By January, however, French winemakers were talking up their prospects of a better year: Trump's ouster ended taxes on their wines and signs of an economic bounce in Asia and other markets augured well.

Chateau said there was a sense "we were getting through the bad times and things were going to be good again". Even with produce lost to the frost this year, winemakers could fall back on supplies stored in vast cellars from previous years' harvests, but many are concerned about their supplies for 2022 and even 2023. Severe damage to vines will make it even more difficult to recoup losses and for winemakers to rebound from the pandemic.

"If there is less wine, even if the price is high because of lower supplies, it is going to have an impact," Chateau said.
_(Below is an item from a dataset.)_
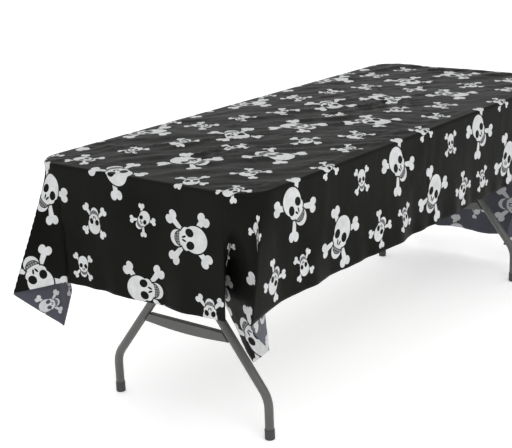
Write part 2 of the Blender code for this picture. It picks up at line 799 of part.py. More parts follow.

French wine and spirits exports in 2020 were valued at around €12 billion, reflecting a 14 percent decrease compared to 2019, according to the Federation of Exporters of French Wines and Spirits.

After seeing so many winemakers trying to protect their crops from the frost with fire, fans or even helicopters -- often in vain -- Chateau said he would like part of the government relief package allocated to innovative technologies to help wine-growers better adapt to climate changes. A growing number of technologies such as scanning devices are being used by growers to track nitrogen and sap flow and even check the health of vine wood.

Some, like Laetitia Allemand, whose vineyard is in the Hautes-Alpes are keeping to more traditional methods. She relied on an old vine, the Mollard, which flowers later in the year, and her grapes did not suffer from the frost. "No one was interested in this variety 10 or 20 years ago," she told Franceinfo, though the recent crisis could lead others to follow her example.

Chateau remains optimistic for the future of the wine industry. "We'll be strong enough to get through because of the strong culture of wine in France and its image overseas," he said. "But we'll have less [winegrowers] in years to come because many just won't get through this crisis, but those who do will be stronger."